The period following the publication of “Evangeline” seemed a more indeterminate and unsettled time than was usual with Longfellow. He began a dramatic romance of the age of Louis XIV., but did not persist in it, and apart from the story of “Kavanagh” did no extended work. He continued to publish scattered poems, and in two years (1850) there appeared another volume called “The Seaside and the Fireside” in which the longest contribution and the most finished—perhaps the most complete and artistic which he ever wrote—was called “The Building of the Ship.” To those who remember the unequalled voice and dramatic power of Mrs. Kemble, it is easy to imagine the enthusiasm with which her reading of this poem was received by an audience of three thousand, and none the less because at that troubled time the concluding appeal to the Union had a distinct bearing on the conflicts of the time.
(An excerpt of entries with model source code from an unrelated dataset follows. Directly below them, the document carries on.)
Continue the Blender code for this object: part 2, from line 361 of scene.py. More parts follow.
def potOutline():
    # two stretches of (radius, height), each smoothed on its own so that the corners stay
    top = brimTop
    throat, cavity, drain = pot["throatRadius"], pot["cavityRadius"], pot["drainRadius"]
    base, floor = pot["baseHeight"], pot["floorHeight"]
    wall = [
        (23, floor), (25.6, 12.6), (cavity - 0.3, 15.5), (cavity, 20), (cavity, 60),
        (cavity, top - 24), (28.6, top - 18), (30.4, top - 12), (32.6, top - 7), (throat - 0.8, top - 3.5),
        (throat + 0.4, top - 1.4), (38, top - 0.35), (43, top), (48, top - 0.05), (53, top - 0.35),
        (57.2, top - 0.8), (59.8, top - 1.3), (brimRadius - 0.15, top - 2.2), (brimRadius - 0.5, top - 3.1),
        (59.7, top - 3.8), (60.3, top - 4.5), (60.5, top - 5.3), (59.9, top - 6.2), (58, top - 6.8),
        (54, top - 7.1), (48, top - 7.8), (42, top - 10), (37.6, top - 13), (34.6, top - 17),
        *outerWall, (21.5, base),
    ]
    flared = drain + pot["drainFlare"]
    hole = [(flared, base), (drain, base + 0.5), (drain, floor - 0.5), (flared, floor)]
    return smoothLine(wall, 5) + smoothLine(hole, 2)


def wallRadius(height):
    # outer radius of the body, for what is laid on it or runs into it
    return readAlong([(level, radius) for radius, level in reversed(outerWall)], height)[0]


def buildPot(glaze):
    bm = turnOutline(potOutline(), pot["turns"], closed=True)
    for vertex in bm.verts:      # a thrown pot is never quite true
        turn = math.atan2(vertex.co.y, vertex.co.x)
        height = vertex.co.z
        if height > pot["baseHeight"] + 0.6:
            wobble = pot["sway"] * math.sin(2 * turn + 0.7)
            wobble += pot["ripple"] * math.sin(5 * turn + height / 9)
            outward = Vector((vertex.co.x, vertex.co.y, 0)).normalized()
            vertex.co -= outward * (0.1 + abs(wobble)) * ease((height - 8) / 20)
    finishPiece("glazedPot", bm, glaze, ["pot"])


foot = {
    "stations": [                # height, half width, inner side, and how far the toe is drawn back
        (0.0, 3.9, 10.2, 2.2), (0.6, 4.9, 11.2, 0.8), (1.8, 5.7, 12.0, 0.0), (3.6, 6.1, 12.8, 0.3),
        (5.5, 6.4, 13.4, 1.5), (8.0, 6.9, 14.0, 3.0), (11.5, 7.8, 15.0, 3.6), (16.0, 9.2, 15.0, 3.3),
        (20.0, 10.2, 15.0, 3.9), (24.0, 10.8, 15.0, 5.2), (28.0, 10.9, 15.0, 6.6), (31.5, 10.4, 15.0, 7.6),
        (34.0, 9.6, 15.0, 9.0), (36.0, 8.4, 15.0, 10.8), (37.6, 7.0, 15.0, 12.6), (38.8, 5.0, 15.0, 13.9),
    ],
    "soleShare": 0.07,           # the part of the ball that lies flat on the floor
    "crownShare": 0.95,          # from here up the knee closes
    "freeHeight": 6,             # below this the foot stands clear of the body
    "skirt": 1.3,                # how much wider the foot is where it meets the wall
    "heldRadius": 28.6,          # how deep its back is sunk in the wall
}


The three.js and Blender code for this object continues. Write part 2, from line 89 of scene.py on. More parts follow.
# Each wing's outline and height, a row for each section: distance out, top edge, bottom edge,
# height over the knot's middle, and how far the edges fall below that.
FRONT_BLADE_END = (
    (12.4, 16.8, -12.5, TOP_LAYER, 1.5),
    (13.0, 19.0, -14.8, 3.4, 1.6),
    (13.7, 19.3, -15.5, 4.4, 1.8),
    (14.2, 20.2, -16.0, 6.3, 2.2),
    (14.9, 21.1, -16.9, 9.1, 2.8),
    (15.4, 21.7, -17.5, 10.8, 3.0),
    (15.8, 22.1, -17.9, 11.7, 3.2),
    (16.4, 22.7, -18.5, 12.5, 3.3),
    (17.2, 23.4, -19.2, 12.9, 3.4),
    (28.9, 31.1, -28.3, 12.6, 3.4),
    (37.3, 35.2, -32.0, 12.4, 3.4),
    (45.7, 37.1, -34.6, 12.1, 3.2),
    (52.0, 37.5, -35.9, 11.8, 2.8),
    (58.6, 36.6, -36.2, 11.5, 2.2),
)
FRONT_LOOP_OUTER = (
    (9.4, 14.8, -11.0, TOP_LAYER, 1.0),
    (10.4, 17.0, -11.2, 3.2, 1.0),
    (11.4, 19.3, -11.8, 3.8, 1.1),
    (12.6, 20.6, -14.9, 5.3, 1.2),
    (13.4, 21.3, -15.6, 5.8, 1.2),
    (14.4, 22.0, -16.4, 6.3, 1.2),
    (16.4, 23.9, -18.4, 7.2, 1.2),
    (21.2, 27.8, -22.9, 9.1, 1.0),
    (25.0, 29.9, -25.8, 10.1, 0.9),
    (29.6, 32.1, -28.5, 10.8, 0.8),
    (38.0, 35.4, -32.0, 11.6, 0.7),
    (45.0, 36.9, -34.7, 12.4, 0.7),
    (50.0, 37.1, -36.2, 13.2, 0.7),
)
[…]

For 201 the rest of the volume, it included the strong and lyric verses called “Seaweed,” which were at the time criticised by many, though unreasonably, as rugged and boisterous; another poem of dramatic power, “Sir Humphrey Gilbert;” and one of the most delicately imaginative and musical among all he ever wrote, “The Fire of Drift-Wood,” the scene of which was the Devereux Farm at Marblehead. There were touching poems of the fireside, especially that entitled “Resignation,” written in 1848 after the death of his little daughter Fanny, and one called “The Open Window.” Looking back from this, his fourth volume of short poems, it must be owned that he had singularly succeeded in providing against any diminution of power or real monotony. Nevertheless his next effort was destined to be on a wider scale.

[74] Mistakenly described by the Rev. Samuel Longfellow as “nearly four hundred pages.” Life, ii. 3.

[75] Life, iii. 370.

[76] Life, iii. 94.

[77] Correspondence of R. W. Griswold, p. 162.

[78] Life, ii. 81.

[79] North American Review, civ. 534.